First, English is not my native language so if I make a lot of mistakes I apologize in advance. I would really like some advice because I'm getting rather desperate. And maybe, by telling my story, it will give some clarity to others too. I've been on contraceptives since I was 14 years old.
Prescribed for menstrual cramps (this contraceptive is called Diane 35, the most heavy pill there is in our country from which at least 29 woman have died due to blood clots) Since then I had a lot of health problems, worse of all cluster headaches and migraines. Also struggling with anxiety and an overall sense of not be able to get in charge of myself. I just though I was a lazy, oversensitive person... About 2 years ago my doctor decided to give me another contraceptive called Levera and I became a different person. No more pain, no more anxiety. So many problems I was struggling with for the most part of my life where gone.I was 48 years then... Didn't contribute it to the contraceptive though, gullible as I was. And it took a while before I made the connection. I already experienced hair loss but with Levara it became much worse and my eyes began to hurt quite a lot so I went back to my old contraceptive Diane. All my 'old' problems came back including the cluster headache. Finally it sunk in that they were caused by the contraceptive and, indeed, when I changed to Levera again most of those problems disappeared.

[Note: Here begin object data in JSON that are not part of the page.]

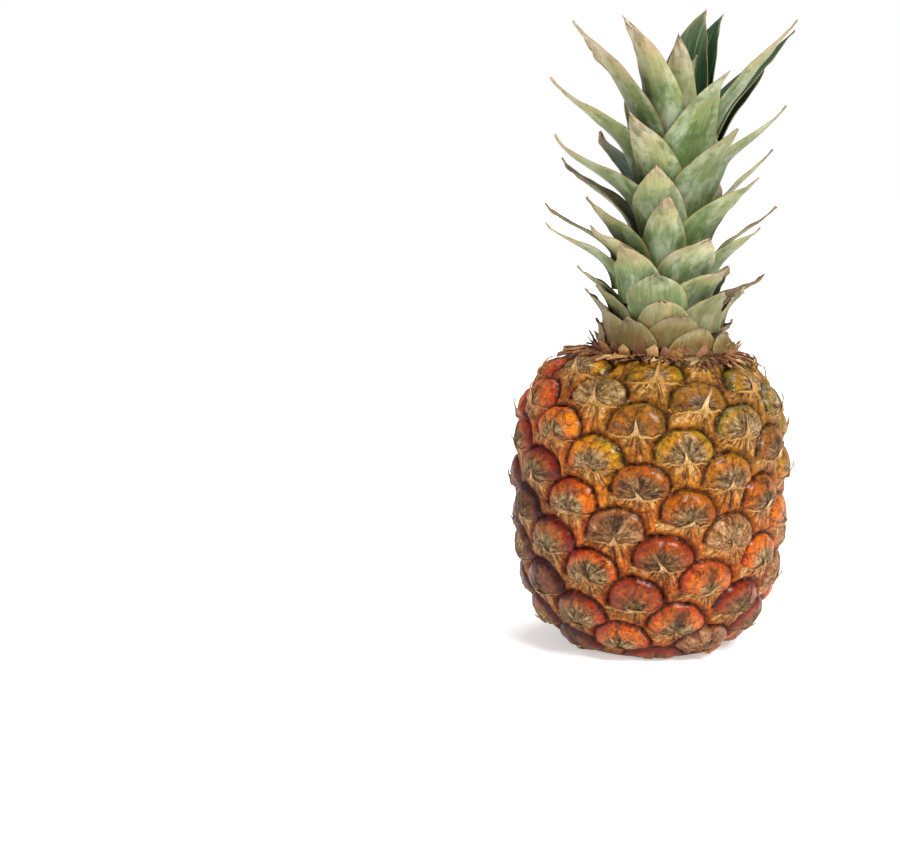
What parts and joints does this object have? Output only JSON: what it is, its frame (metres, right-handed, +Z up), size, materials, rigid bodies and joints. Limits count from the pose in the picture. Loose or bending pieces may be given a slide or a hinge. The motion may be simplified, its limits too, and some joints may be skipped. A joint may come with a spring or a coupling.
{
  "type": "pineapple",
  "caption": "Whole ripe pineapple standing on its cut base: a barrel-shaped fruit with a spiral rind of domed eyes, and a tall crown of pointed trough-shaped leaves.",
  "frame": {"origin": "centre of the fruit's flat base, on the face it stands on", "axes": "+Z up the fruit towards the crown, -Y out of the front of the fruit, +X to its right"},
  "size_m": [0.1211, 0.1207, 0.2792],
  "materials": {
    "rind": "waxy, glossy on the rims of the eyes and dry on the bracts, olive to orange-red",
    "cut_stalk": "dry fibrous cut end",
    "crown_stem": "pale fibrous stem",
    "leaf_green": "waxy grey-green with a pale bloom, dark green inside",
    "leaf_base_dry": "yellow-green going dry and brown at the edge",
    "leaf_dry": "dry, curled and grey-brown"
  },
  "bodies": {
    "root": {"fruit_body": "rind", "stalk_stub": "cut_stalk", "crown_stem": "crown_stem", "leaf_01": "leaf_base_dry", "leaf_02": "leaf_base_dry", "leaf_03": "leaf_base_dry", "leaf_04": "leaf_base_dry", "leaf_05": "leaf_base_dry", "leaf_06": "leaf_base_dry", "leaf_07": "leaf_base_dry", "leaf_08": "leaf_green", "leaf_09": "leaf_green", "leaf_10": "leaf_green", "leaf_11": "leaf_green", "leaf_12": "leaf_green", "leaf_13": "leaf_green", "leaf_14": "leaf_green", "leaf_15": "leaf_green", "leaf_16": "leaf_dry", "leaf_17": "leaf_green", "leaf_18": "leaf_green", "leaf_19": "leaf_green", "leaf_20": "leaf_green", "leaf_21": "leaf_green", "leaf_22": "leaf_green", "leaf_23": "leaf_green", "leaf_24": "leaf_green", "leaf_25": "leaf_green", "leaf_26": "leaf_green", "leaf_27": "leaf_green", "leaf_28": "leaf_dry", "leaf_29": "leaf_dry", "leaf_30": "leaf_green", "leaf_31": "leaf_green", "leaf_32": "leaf_green", "leaf_33": "leaf_green", "leaf_34": "leaf_green", "leaf_35": "leaf_dry", "leaf_36": "leaf_green", "leaf_37": "leaf_dry", "leaf_38": "leaf_green", "leaf_39": "leaf_green", "leaf_40": "leaf_green", "leaf_41": "leaf_green", "leaf_42": "leaf_green", "leaf_43": "leaf_green", "leaf_44": "leaf_green", "leaf_45": "leaf_green", "leaf_46": "leaf_green", "leaf_47": "leaf_green", "leaf_48": "leaf_green", "leaf_49": "leaf_green", "leaf_50": "leaf_green", "leaf_51": "leaf_green", "leaf_52": "leaf_green", "leaf_53": "leaf_green", "leaf_54": "leaf_green", "leaf_55": "leaf_green", "leaf_56": "leaf_green", "leaf_57": "leaf_green"}
  },
  "joints": []
}
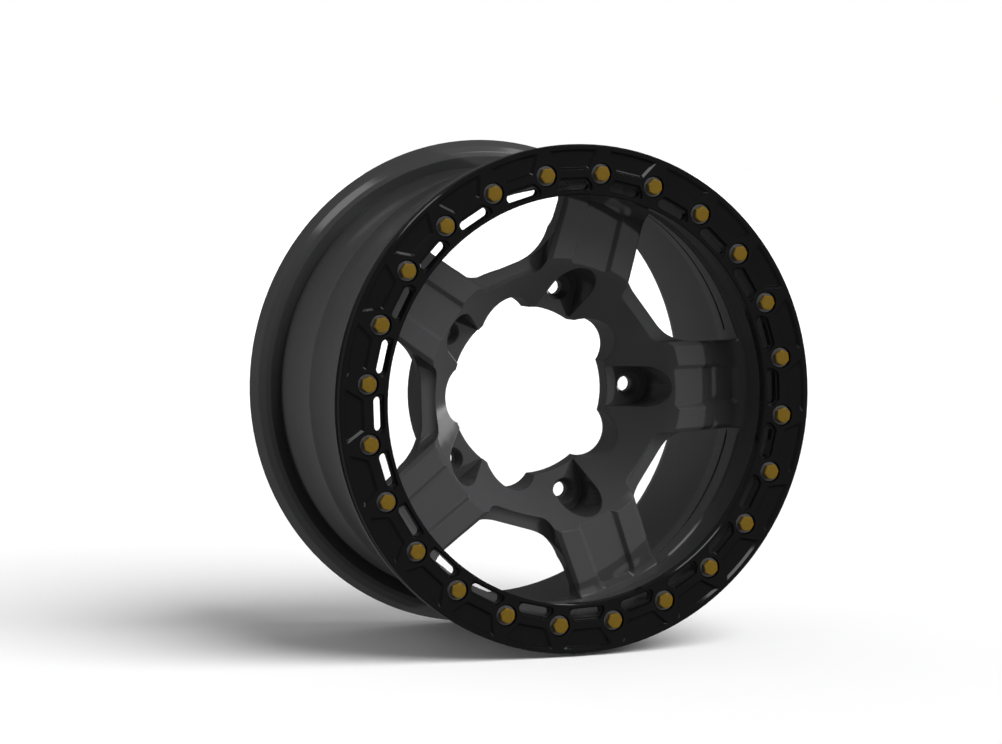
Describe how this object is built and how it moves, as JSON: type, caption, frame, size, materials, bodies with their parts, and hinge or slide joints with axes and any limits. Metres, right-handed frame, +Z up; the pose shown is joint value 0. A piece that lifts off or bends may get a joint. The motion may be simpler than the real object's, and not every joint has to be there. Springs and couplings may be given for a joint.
{
  "type": "beadlock wheel",
  "caption": "Five-spoke cast off-road wheel with a bolted outer bead ring, open windows, conical hub and scalloped centre bore.",
  "frame": {"origin": "on the wheel's axis, in the plane of the hub's mounting face", "axes": "+Y along the axis towards the vehicle, the face of the wheel towards -Y, +Z up"},
  "size_m": [0.4753, 0.255, 0.4752],
  "materials": {
    "cast_body": "satin charcoal powder coat",
    "bead_ring": "satin black coat",
    "washers": "zinc plated",
    "bolts": "gold zinc plated"
  },
  "bodies": {
    "root": {"wheel_body": "cast_body", "beadlock_ring": "bead_ring", "ring_washers": "washers", "ring_bolts": "bolts"}
  },
  "joints": []
}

Because of its influence I tried to stop with contraceptives but not only did the headaches became worse, my period did not stop and I lost a lot of blood. I went to a gynecologist and she prescribed bio-identical estrogen patches. I had to stop after three and a half weeks because I was continuously anxious and not able to focus or have a constructive thought at all. So she gave me Levara again and I thought the worst was over. It wasn't.

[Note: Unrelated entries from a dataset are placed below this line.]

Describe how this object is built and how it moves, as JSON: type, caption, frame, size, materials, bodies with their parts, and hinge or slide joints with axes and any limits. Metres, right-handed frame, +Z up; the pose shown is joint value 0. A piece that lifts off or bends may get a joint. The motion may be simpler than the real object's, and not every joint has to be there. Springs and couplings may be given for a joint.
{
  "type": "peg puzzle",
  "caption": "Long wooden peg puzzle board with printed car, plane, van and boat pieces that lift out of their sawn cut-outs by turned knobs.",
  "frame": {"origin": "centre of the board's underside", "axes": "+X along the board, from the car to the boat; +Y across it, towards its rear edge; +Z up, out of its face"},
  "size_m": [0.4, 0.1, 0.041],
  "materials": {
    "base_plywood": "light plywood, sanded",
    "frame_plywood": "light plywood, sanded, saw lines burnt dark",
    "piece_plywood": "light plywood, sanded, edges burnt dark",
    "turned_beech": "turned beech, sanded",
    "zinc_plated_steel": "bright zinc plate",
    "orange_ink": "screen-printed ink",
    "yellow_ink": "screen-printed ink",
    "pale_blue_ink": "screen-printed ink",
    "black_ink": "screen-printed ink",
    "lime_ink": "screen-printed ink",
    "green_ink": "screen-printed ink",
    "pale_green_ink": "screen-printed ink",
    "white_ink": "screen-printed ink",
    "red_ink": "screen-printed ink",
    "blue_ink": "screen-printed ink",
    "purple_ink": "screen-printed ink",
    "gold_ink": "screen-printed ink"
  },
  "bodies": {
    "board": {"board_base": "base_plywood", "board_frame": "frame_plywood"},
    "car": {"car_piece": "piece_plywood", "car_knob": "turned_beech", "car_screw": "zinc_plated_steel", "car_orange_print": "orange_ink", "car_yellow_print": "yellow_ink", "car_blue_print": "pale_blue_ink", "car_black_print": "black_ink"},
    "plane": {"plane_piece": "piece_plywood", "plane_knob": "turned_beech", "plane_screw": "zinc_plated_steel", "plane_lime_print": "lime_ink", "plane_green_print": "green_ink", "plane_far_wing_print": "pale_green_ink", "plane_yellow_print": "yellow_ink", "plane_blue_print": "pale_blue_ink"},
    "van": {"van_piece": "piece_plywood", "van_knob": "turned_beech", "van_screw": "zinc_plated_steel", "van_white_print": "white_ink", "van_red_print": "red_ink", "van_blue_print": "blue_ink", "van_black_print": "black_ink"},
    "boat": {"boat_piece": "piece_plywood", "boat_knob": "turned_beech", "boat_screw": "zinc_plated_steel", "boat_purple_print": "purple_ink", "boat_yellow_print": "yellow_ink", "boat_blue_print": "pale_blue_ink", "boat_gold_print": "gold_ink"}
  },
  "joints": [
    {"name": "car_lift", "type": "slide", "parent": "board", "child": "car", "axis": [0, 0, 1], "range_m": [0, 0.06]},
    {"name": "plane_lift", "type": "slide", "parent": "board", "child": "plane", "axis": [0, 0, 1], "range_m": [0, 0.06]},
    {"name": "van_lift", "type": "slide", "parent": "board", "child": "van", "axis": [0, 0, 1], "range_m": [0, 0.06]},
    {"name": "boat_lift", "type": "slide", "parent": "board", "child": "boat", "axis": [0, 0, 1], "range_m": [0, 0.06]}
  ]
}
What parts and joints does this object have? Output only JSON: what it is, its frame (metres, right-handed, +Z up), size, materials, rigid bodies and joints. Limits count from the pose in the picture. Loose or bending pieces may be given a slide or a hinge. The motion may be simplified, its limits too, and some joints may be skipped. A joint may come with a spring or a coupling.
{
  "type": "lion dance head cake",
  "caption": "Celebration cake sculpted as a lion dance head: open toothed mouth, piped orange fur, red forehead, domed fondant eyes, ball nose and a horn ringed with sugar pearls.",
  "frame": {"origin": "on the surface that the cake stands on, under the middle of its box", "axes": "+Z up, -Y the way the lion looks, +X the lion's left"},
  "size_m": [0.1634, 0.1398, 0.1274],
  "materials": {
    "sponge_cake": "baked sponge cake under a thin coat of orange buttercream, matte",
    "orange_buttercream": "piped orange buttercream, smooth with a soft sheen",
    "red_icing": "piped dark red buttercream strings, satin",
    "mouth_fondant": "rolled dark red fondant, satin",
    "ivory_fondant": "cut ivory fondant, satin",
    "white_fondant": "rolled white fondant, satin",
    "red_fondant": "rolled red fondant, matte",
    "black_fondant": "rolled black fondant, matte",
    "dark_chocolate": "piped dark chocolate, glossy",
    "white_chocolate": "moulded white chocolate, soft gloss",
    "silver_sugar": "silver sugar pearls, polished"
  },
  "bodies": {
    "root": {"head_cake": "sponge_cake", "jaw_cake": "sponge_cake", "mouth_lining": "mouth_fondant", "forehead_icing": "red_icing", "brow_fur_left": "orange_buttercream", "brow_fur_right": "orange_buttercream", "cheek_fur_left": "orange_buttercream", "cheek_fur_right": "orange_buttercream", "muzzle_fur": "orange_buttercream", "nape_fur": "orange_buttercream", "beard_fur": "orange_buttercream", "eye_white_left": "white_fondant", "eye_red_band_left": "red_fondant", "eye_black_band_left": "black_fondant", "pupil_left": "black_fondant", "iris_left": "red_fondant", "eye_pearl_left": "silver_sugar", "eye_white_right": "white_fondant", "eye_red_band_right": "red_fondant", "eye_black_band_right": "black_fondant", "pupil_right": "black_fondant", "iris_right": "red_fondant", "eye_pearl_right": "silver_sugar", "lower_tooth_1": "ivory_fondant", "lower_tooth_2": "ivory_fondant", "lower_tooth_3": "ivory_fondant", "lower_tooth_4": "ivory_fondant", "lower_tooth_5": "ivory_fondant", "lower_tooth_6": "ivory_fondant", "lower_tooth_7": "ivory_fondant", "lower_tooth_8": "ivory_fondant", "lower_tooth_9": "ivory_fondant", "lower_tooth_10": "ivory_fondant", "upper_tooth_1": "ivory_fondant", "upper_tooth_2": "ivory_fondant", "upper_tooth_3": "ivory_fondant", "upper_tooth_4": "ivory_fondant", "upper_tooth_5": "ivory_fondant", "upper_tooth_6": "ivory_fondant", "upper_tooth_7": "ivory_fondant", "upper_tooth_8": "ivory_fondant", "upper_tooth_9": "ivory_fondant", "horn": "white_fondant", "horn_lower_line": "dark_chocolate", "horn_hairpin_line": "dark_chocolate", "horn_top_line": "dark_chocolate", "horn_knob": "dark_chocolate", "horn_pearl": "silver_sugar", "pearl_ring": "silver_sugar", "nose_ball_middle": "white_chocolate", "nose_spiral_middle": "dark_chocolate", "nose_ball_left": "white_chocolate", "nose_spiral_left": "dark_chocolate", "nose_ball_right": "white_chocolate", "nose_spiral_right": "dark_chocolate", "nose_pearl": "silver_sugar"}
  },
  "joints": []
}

Its been 7 months now and I feel ill. My symptoms (not all of them because the list will be to long) :severe headaches, severe edema.Constant jamming, squeezing feeling in my legs; I have to shower sitting down,cannot stand upright for more than a few seconds. short of breath, tinnitus, muscle cramps,,muscle weakness, trembling, joint pain in knees and hips, dizzy most of the time, disorientation. diarrhea every day. Skin burning Mouth, tongue,eyes and vagina burn while saliva keeps flowing in my mouth Gums lifting rapidly, insomnia, feelings of unreality, palpitations, hot flashes, sweating even with smallest movement. But I'm so cold, my hands and feet are blue, nails of hands and feet curl up, follical keratoses rapid weight loss above tummy and below knees. Skin ageing rapidly; skin is hanging lose; especially hands and knees (people find my hands scary, as I); wrinkles in face; sometimes they increase in one night depending on which day of cycle. Mood swings, anxiety-attacks, depressed with suicidal thoughts. Memory loss, vision blurred, obsessive thoughts, not able to concentrate etc.
Because of the severity of symptoms I have to stay seated or lie down all day and can't function anymore. Different contraceptives did'nt help. I know now, after research, that this is estrogen dominance. I want to try progesterone cream but need some answers on how best to use it. I have PMS during all days of my cycle; every day is different, depending on increase and decrease/ratio of estrogen and progesterone and despite using contraceptive. So I'm not sure on which days I have to use progesterone cream. I understand that progesterone cream can be converted into estrogen even with high dosage. Because my reaction to estrogen is so extreme and my skin is aging so rapidly in just days I'm not sure if I should very gradely increase the dosage or take a very high dosage from the start. Furthermore: I have read somewhere that 20% of women can't convert progesterone cream into progesterone; it will only be converted into estrogen. I'm wondering if that's true?
It became a longer story than I intended... I hope the long read didn't discourage to much. I would really appreciate it if someone can answer my questions. If not, than I hope that at least my story could give someone out there some clearity... To many women suffer needlessly due to lack of knowledge or rigid arrogance of physicians.